Ingredients play a significant role in JTI's development of unique cigarette brands which meet consumer preferences, particularly regarding taste and aroma.
Ingredients are also:
In addition, ingredients play a critical role in the development of new technology products, such as lower ignition propensity products (LIP) and products with the potential to reduce the health risks from tobacco use.
The regulation of tobacco product ingredients continues to evolve at both national and international levels. Articles 9 and 10 of the Framework Convention on Tobacco Control (FCTC) address ingredients regulation. At the 4th Conference of Parties in 2010, the FCTC adopted non-binding Partial Guidelines for the implementation of these Articles. See FCTC.
JTI supports the regulation of tobacco product ingredients, provided that it is coherent, scientifically sound and necessary to meet valid regulatory objectives.
However, rather than propose a science-based approach to ingredients regulation, the FCTC Partial Guidelines propose regulation “aimed at reducing tobacco product attractiveness”.
“Attractiveness” cannot be used as a short cut to ingredients regulation or as a substitute for a science-based approach. “Attractiveness” per se cannot serve as a regulatory goal or objective because it is inherently subjective and therefore arbitrary. No scientific criteria have been developed to assess the attractiveness of tobacco products, or their ingredients, let alone to regulate on that basis. See Attractiveness.

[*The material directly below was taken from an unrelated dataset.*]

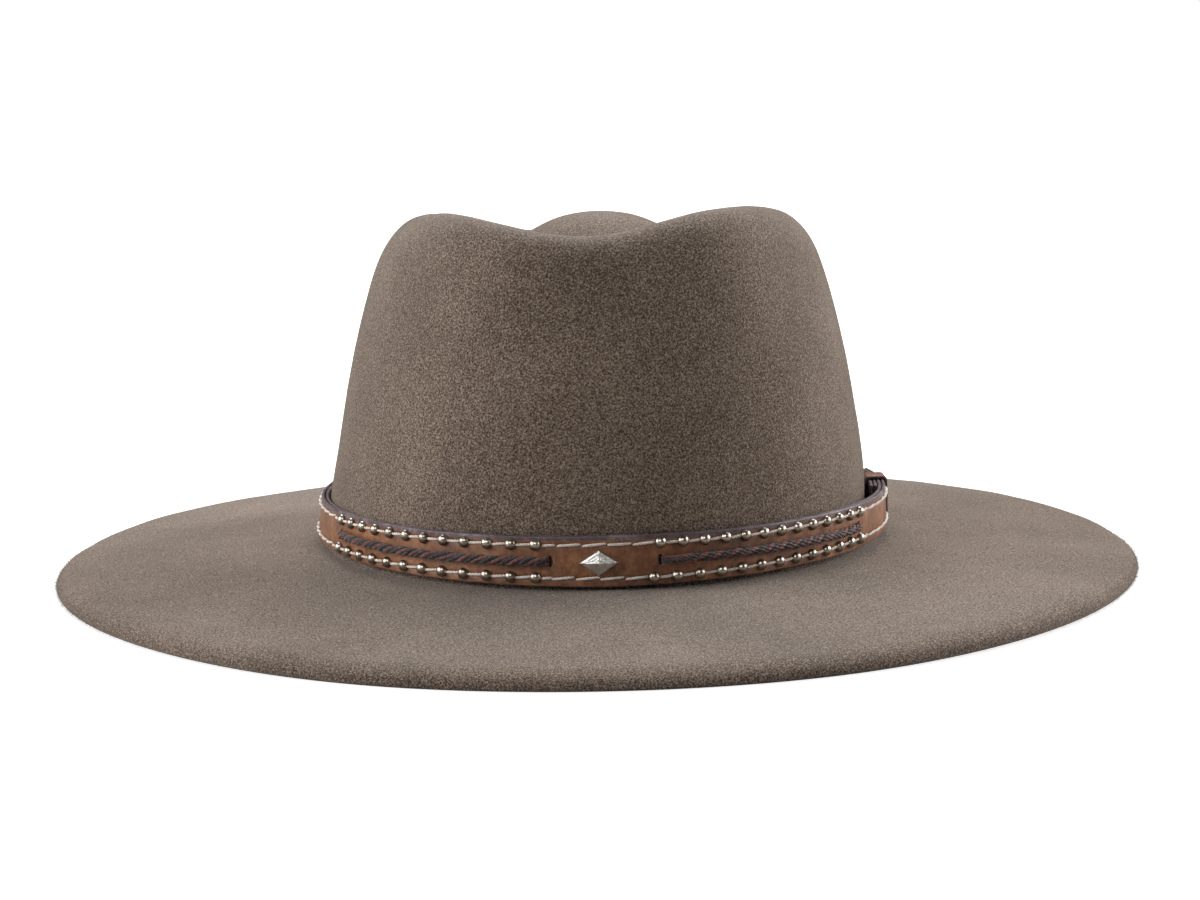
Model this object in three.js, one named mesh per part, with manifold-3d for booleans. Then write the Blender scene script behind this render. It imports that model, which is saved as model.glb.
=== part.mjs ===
import * as THREE from 'three';
import { mergeVertices } from 'three/addons/utils/BufferGeometryUtils.js';
import Module from 'manifold-3d';

// Wide-brimmed felt hat with a teardrop crown and a leather band.
// Millimetres, +Z up. The front looks toward -Y and the wearer's left side is at +X.
// z = 0 is the surface that the brim's edge rests on, under the middle of the brim.

// Brim
const BRIM_WIDTH = 350;
const BRIM_LENGTH = 389;
const BRIM_POWER = 2.0;
const SIDE_RISE = 1.6;
const SIDE_RISE_START = 0.3;
const BRIM_FELT = 3.0;

// Crown
const CROWN_FELT = 2.5;
const BREAK_HEIGHT = 13.2;
const BREAK_RADIUS = 1.5;
const CROWN_SHIFT = 1.1;
const CROWN_LEAN = 1.4;
const RIDGE_HEIGHT = 118.5;
const RIDGE_FALL = 0.108;
const RIDGE_SINK = 0.00125;

// Dent in the top of the crown: a groove round a raised island, open at the front lip
const DENT_SIDE = 10.5;
const DENT_FRONT = 15.0;
const DENT_BACK = 7.0;
const DENT_PLACE = 1.45;
const LIP_DIP = 9.0;
const LIP_PLACE = -3;
const LIP_REACH = 54;
const LIP_START = 0.35;

// Soft hollows beside the front of the crown, where it is held
const PINCH_DEPTH = 3.0;
const PINCH_ANGLE = THREE.MathUtils.degToRad(42);
const PINCH_SPREAD = THREE.MathUtils.degToRad(38);
const PINCH_RISE = 0.74;
const PINCH_REACH = 0.5;

// Leather strap of the band
const FIT_GAP = 0.3;
const WALL_GAP = 0.5;
const STRAP_MIDDLE = 22.1;
const STRAP_HEIGHT_FRONT = 15.6;
const STRAP_HEIGHT_END = 12.2;
const STRAP_TAPER = THREE.MathUtils.degToRad(97);
const LINING_THICK = 1.1;
const FACE_THICK = 1.0;
const STRAP_THICK = LINING_THICK + FIT_GAP + FACE_THICK;
const EDGE_ROUND = 0.4;
const TAIL_START = THREE.MathUtils.degToRad(-6.5);
const LAP_END = THREE.MathUtils.degToRad(379);
const LAP_RAMP = THREE.MathUtils.degToRad(50);
const LAP_FULL = THREE.MathUtils.degToRad(350);
const STRAP_STEPS = 86;
const ANGLE_STEP = 0.01;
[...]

JTI does not accept the suggestion that a policy objective of ingredient regulation should be to make smoking less pleasurable. It is also JTI's view, based upon the available science, that tobacco products with added ingredients are no more difficult to quit than those that do not contain added ingredients. JTI makes no changes to its products with the objective of making them harder to quit.
JTI is concerned that unless a science-based approach to ingredients regulation is adopted, the FCTC Partial Guidelines may lead governments to implement unnecessary, inappropriate and potentially arbitrary restrictions on the ability of JTI to innovate and manufacture a wide range of competitive products that meet consumer preferences. This could also inadvertently limit the development of new technology products that may have the potential to reduce the risks associated with smoking.

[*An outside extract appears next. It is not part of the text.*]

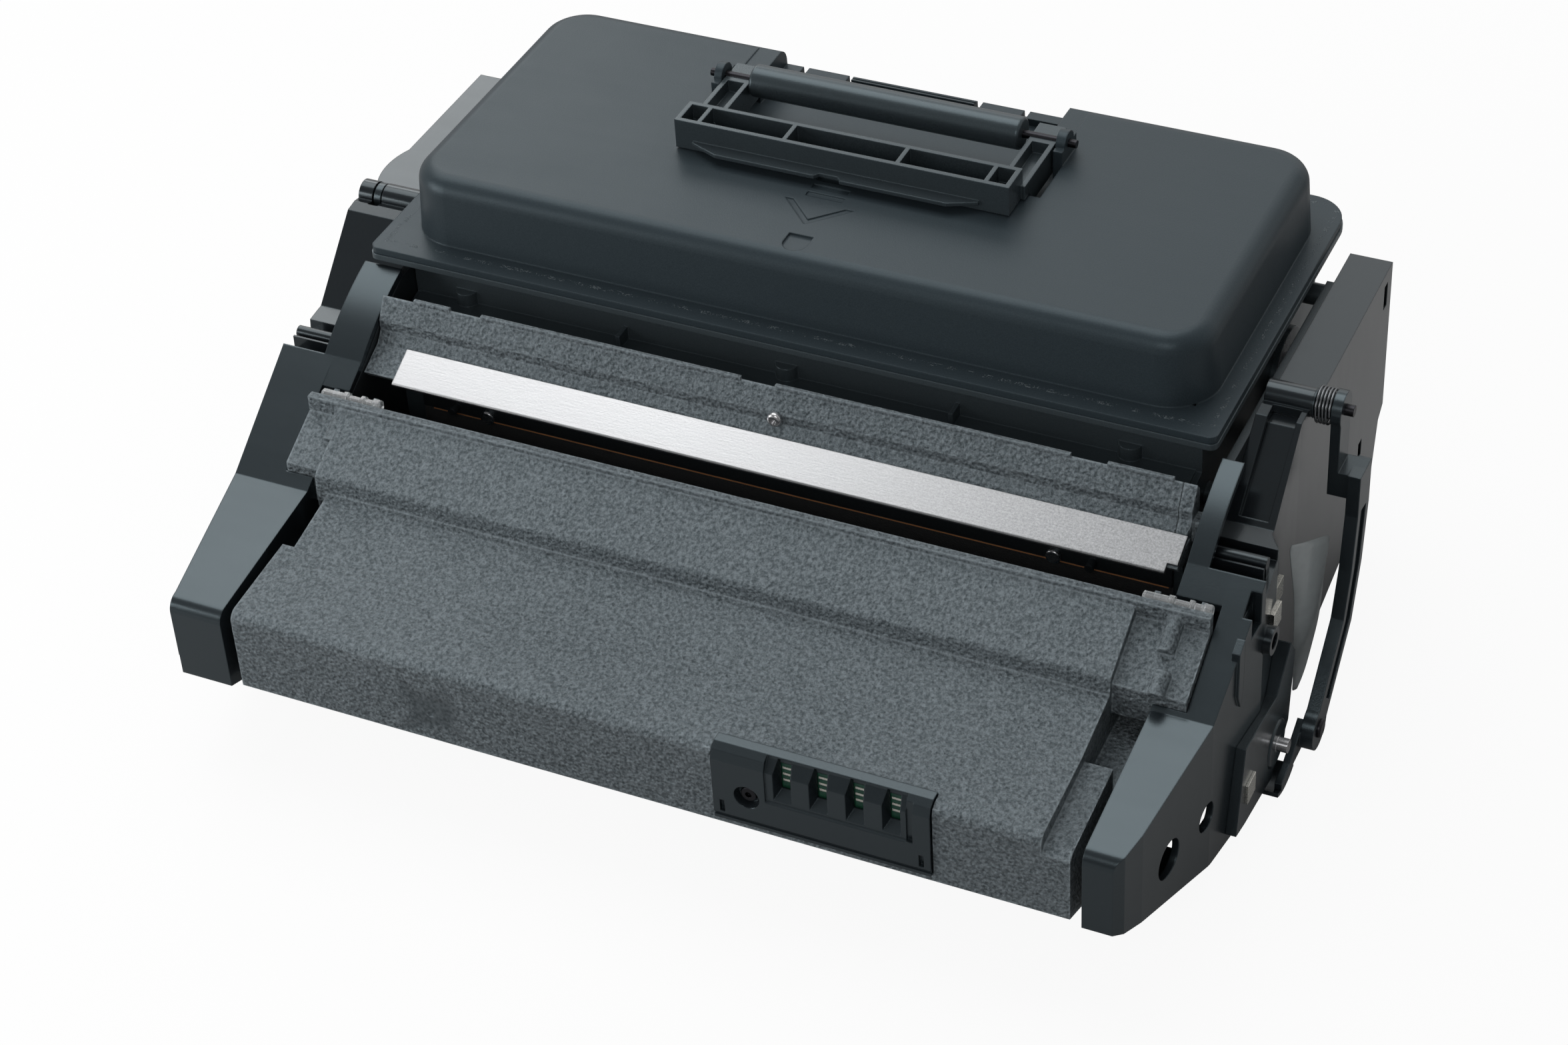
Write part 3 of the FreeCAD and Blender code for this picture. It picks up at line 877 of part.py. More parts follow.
def drum_gear():
    plug = rod(DRUM_Y, DRUM_Z, DRUM_RADIUS - 0.9, -ROLLER_HALF - 0, -ROLLER_HALF + 10)
    collar = rod(DRUM_Y, DRUM_Z, DRUM_RADIUS, -ROLLER_HALF - 3, -ROLLER_HALF)
    hub = rod(DRUM_Y, DRUM_Z, 6.0, GEAR_A_LEFT, -ROLLER_HALF)
    teeth = gear(DRUM_Y, DRUM_Z, DRUM_TEETH, GEAR_A_LEFT, GEAR_A_RIGHT, DRUM_TURN, 5.0)
    whole = joined(plug, collar, hub, teeth)
    return whole.cut(rod(DRUM_Y, DRUM_Z, SHAFT_RADIUS + RUNNING_FIT, GEAR_A_LEFT - 1, -ROLLER_HALF + 11))


def drum_flange():
    plug = rod(DRUM_Y, DRUM_Z, DRUM_RADIUS - 0.9, ROLLER_HALF - 10, ROLLER_HALF)
    collar = rod(DRUM_Y, DRUM_Z, DRUM_RADIUS, ROLLER_HALF, ROLLER_HALF + 3)
    hub = rod(DRUM_Y, DRUM_Z, 6.0, ROLLER_HALF, PLATE_RIGHT - SEAT_GAP)
    whole = joined(plug, collar, hub)
    return whole.cut(rod(DRUM_Y, DRUM_Z, SHAFT_RADIUS + RUNNING_FIT, ROLLER_HALF - 11, PLATE_RIGHT + 1))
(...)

JTI has proposed a framework which would ensure that future regulation can effectively achieve legitimate public policy objectives, while recognizing the competitive, innovative and manufacturing roles of ingredients. See Regulation of Ingredients, JTI Full Response to the EU Consultation.
In JTI's view, there exist sufficient experience and methodologies on which to build an international framework for the measurement and assessment of ingredients on the basis of toxicity.
JTI applies these well accepted methodologies for toxicological risk assessments to evaluate, and approve for use, all ingredients used in JTI products. Through this assessment, JTI ensures that ingredients used do not increase the inherent toxicity of JTI's tobacco products.
It is JTI's experience with this assessment process which gives it the confidence that it is possible to develop an appropriate and harmonized international framework for the regulation of ingredients that is workable in practice, proportionate and based on sound science and clear risk assessment principles.
Smokers want to know what it is they are smoking. JTI provides ingredients information on this web site, and provides ingredient information to governments who request it.
As is the case for many well-known consumer products however, JTI's brand recipes and other commercially confidential information are highly valuable trade secrets, and must be protected.